The problem with the extensive use of high technology coupled with the lack of the experience mentioned previously is that a wide variety of variables affect the lens-to-cornea fitting including palpebral fissure, tear quality, gravity, lens and material physics, atmospheric conditions, temperature, eye movements, different eye conditions and much more. We can't depend exclusively on top corneal topography technology when we manage irregular cornea conditions. Lens fitters must have adequate training and experience in GP fitting and diagnostic lens evaluations. And if they understand the manufacturing principles, it will help even further.

Helping With Specialty Fits

The vast majority of contact lens practitioners don't have such expertise and knowledge of principles.
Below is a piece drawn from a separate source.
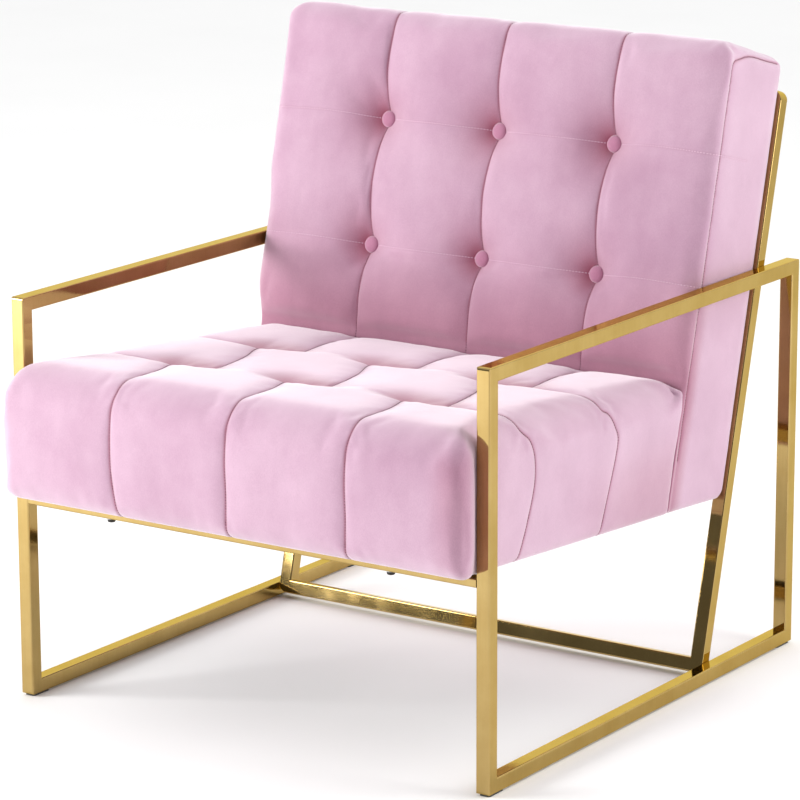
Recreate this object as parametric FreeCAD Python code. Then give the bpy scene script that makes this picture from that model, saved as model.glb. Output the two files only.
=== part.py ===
import FreeCAD, Part
import math
import os

from FreeCAD import Placement, Rotation, Vector

# Upholstered armchair on a metal tube frame. Millimetres, +Z up.
# +X is to the right of somebody looking at the chair's front, and +Y points to its back.
# The origin is on the floor, in the middle of the chair's outline seen from above.

# ---------------------------------------------------------------- driving dimensions

WIDTH = 760.0  # over the two side frames
SIDE_DEPTH = 795.0  # front to back of a side frame
SIDE_HEIGHT = 555.0  # underside of the runner to the top of the armrest
TUBE = 20.0  # square tube of the whole frame
WALL = 1.5
TUBE_EDGE_R = 2.0
SIDE_CORNER_R = 4.0  # outer corners of the side frames
GLIDE_THICK = 2.5
GLIDE_LENGTH = 34.0
GLIDE_WIDTH = 16.0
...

When I realized that I was in a position to help these practitioners succeed with their fittings, I had a discussion with my father, Saul Bastos, MD, who was one of the most experienced lens fitters I knew. He used to fit about 20 to 25 special lens designs a day. He taught me the principles of contact lens fitting, especially for irregular cornea conditions, which supplemented my knowledge in contact lens manufacturing principles.

My father was concerned and uncomfortable when some ophthalmologists asked for my help to resolve some cases; he used to say that the doctors should know what to do and not ask me what to do. But I wanted to help those practitioners succeed so I could help more patients have a better quality of life, solve their vision needs and offer the real possibility of visual rehabilitation.

Today, I have the responsibility to run my father's clinic, Instituto de Olhos Dr. Saul Bastos (IOSB), and Ultralentes, a GP contact lens laboratory in Brazil that researches and manufactures specialty GP lens designs.

We have some special lens designs for irregular cornea conditions such as keratoconus, pellucid marginal degeneration, postpenetrating keratoplasty (postgraft), post-RK/PRK/LASIK sequelae and post-trauma. These lens designs are Ultracone, Ultracone Mini-Scleral (semi-scleral) and Ultraflat. They are multi-aspheric GP lens designs with different eccentricity values. During the last few years we've successfully fit keratoconus patients with base curves as steep as 75.00D.

We help practitioners with what I call The Digital Consultory. Practitioners take digital images of fluorescein patterns with our diagnostic lens designs and send the images to our lab via the Internet. We then have a conference about the case while we both observe the image.

Today's Digital Consultory consists of images of fluorescein patterns as well as video clips. I ask practitioners to send pictures in both white and cobalt blue lights in wide and slit view. This helps in determining the specific changes we can apply during the manufacturing process to improve the fitting. Most slit lamps today have the option of attaching an integrated system of digital photography. If practitioners don't want to spend this money, I encourage them to buy a digital camera that fits in the ocular eye piece of their biomicroscope. The only disadvantage of this is that the practitioner will have to hold the camera with one hand while operating the slit lamp with the other, but it's not difficult to master this task.

Troubleshooting Irregular Fits

When fitting an irregular cornea, it's quite common to face air bubbles, apical touch, intermediate and peripheral bearing, lack of movement, lens positioning problems or insufficient lacrimal exchange. Using digital consulting can improve the next lens because I can identify the necessary changes the lens needs during the manufacturing and finishing cycles, accordingly to the individual needs of each patient. CLS


Mr. Bastos is the director of Instituto de Olhos Dr. Saul Bastos (IOSB) and of a GP contact lens laboratory Ultralentes, both based in Brazil.